Problem to solve: Copy out all lines in the data below containing the string "JSON".

* Start Excerpted data *

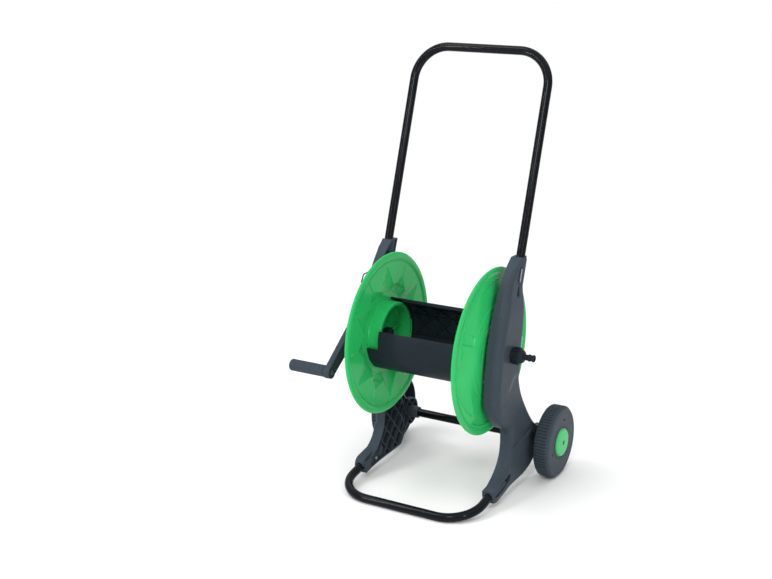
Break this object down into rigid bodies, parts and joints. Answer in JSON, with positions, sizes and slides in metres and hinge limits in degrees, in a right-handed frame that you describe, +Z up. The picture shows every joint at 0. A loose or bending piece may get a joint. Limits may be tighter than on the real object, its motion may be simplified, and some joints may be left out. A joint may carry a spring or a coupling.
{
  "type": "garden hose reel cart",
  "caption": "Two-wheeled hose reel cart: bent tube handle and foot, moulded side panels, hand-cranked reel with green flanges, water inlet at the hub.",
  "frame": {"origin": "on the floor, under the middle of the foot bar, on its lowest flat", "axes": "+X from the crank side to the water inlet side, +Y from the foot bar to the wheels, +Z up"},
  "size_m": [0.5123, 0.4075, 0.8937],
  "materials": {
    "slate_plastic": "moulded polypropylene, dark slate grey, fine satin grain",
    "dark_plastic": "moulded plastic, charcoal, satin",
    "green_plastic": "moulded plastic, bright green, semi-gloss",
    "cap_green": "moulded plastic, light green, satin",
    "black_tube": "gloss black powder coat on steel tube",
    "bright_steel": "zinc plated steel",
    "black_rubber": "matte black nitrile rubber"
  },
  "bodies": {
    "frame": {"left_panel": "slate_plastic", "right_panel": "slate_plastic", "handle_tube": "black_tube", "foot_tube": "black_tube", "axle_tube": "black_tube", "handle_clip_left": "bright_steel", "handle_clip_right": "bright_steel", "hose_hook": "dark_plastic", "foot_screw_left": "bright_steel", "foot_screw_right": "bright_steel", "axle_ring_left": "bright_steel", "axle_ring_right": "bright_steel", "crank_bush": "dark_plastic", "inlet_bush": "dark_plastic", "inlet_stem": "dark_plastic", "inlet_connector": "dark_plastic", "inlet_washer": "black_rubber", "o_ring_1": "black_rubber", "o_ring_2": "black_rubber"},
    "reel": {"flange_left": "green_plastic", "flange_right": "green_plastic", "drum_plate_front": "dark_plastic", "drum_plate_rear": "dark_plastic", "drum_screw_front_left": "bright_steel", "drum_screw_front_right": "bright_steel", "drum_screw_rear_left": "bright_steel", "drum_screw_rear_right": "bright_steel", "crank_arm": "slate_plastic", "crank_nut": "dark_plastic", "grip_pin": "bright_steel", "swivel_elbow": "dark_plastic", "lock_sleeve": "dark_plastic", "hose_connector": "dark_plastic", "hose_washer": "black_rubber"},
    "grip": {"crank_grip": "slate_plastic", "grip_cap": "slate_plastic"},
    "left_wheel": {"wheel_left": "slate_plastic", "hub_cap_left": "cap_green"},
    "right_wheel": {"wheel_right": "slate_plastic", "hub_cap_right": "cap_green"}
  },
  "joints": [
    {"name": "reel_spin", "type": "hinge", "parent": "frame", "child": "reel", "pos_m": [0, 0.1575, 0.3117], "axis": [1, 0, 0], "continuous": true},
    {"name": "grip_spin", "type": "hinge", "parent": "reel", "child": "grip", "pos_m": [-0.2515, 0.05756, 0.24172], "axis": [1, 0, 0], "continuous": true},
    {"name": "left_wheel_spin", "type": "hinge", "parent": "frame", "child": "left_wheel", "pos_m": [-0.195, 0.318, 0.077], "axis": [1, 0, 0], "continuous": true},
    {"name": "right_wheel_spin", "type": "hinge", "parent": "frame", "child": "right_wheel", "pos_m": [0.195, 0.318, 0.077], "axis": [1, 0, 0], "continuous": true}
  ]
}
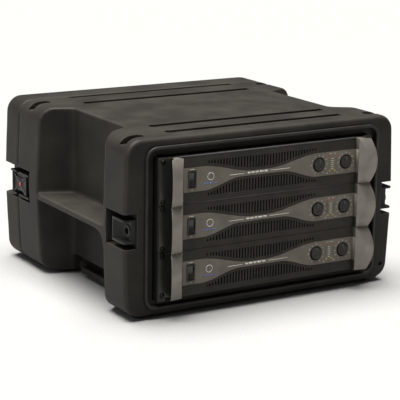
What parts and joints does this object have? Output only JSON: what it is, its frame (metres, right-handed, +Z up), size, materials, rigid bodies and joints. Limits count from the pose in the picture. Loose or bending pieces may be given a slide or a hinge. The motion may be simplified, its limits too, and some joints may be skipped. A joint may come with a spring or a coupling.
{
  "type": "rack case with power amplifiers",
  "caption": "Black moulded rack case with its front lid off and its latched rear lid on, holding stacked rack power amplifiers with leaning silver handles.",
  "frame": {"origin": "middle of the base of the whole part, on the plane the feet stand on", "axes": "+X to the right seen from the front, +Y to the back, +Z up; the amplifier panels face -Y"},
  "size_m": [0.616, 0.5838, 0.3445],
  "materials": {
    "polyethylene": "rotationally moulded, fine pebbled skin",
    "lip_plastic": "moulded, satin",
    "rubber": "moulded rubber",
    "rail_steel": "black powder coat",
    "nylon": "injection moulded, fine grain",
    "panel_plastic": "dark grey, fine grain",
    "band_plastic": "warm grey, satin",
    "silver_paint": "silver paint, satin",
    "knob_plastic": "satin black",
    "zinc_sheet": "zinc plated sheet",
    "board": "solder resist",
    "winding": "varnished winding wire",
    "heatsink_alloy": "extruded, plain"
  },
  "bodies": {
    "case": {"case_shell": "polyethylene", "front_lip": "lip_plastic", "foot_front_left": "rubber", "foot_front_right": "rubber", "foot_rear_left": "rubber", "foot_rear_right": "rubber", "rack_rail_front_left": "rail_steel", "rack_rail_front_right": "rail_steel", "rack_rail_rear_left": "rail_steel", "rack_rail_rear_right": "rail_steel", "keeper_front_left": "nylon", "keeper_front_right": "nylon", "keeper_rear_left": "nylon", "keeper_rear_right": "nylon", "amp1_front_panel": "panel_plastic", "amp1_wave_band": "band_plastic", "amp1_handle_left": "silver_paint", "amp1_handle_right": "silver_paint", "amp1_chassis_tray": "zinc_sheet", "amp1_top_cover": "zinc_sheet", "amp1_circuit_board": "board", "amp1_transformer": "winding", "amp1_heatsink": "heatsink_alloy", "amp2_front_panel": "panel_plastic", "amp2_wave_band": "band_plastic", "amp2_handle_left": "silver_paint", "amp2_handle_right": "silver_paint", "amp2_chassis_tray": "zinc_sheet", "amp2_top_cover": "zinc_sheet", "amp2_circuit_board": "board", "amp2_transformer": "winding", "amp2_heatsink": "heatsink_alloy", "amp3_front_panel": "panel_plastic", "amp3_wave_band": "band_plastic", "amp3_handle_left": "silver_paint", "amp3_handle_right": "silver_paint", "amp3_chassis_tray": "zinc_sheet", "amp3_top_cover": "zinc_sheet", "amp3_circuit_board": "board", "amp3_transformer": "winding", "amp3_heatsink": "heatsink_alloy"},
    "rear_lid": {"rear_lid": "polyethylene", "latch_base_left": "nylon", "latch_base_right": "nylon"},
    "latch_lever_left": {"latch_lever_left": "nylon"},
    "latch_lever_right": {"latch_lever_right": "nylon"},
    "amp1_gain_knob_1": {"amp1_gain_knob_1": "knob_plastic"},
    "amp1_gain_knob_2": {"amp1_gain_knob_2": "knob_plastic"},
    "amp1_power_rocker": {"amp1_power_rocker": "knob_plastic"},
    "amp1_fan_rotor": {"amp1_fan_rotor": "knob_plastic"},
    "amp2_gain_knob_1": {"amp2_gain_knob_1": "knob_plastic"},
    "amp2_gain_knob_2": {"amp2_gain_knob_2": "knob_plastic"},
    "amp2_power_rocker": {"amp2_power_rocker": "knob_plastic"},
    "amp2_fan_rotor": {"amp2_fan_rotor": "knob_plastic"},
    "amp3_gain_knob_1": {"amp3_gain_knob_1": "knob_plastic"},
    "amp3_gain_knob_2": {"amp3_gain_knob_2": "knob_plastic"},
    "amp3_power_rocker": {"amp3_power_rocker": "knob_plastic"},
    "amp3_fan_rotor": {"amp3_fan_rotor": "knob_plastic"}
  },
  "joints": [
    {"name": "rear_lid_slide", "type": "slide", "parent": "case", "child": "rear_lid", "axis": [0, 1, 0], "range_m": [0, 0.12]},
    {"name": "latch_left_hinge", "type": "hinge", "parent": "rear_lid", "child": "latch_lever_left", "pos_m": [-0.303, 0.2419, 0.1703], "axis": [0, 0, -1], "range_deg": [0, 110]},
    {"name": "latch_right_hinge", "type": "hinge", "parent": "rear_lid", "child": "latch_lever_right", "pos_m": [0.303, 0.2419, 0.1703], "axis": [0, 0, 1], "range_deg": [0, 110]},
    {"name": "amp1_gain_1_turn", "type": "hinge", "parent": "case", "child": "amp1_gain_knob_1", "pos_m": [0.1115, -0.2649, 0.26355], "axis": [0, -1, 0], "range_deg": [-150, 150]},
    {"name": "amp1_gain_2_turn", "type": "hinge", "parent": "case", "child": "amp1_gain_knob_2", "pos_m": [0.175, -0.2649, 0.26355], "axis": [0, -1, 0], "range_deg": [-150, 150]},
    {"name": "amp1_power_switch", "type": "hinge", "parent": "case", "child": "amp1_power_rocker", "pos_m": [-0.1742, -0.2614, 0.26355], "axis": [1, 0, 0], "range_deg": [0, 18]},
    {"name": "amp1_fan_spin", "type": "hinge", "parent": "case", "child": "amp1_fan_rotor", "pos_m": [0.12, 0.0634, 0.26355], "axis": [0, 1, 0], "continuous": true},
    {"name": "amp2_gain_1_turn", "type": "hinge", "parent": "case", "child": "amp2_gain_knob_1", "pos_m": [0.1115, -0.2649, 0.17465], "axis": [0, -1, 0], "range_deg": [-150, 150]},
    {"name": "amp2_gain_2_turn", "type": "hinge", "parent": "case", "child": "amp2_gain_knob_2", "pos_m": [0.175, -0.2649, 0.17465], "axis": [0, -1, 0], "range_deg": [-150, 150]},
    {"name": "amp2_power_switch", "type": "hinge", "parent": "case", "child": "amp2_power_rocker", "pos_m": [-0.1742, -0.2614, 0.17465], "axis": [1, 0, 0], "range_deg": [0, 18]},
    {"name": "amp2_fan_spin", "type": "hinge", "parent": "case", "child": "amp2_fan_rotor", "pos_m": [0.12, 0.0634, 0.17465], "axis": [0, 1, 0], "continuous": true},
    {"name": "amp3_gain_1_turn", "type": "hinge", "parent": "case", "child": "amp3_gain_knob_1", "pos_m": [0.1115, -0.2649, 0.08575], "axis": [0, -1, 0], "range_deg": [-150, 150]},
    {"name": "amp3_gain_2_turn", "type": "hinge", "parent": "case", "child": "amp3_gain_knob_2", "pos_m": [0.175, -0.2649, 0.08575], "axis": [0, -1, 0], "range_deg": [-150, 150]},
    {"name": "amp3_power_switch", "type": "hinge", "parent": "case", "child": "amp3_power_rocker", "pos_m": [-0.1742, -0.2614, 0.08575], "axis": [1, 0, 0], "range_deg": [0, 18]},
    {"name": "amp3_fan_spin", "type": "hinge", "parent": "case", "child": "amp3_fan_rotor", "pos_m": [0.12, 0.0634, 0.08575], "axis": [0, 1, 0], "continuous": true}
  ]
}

* End Excerpted data *

Output:
Break this object down into rigid bodies, parts and joints. Answer in JSON, with positions, sizes and slides in metres and hinge limits in degrees, in a right-handed frame that you describe, +Z up. The picture shows every joint at 0. A loose or bending piece may get a joint. Limits may be tighter than on the real object, its motion may be simplified, and some joints may be left out. A joint may carry a spring or a coupling.
What parts and joints does this object have? Output only JSON: what it is, its frame (metres, right-handed, +Z up), size, materials, rigid bodies and joints. Limits count from the pose in the picture. Loose or bending pieces may be given a slide or a hinge. The motion may be simplified, its limits too, and some joints may be skipped. A joint may come with a spring or a coupling.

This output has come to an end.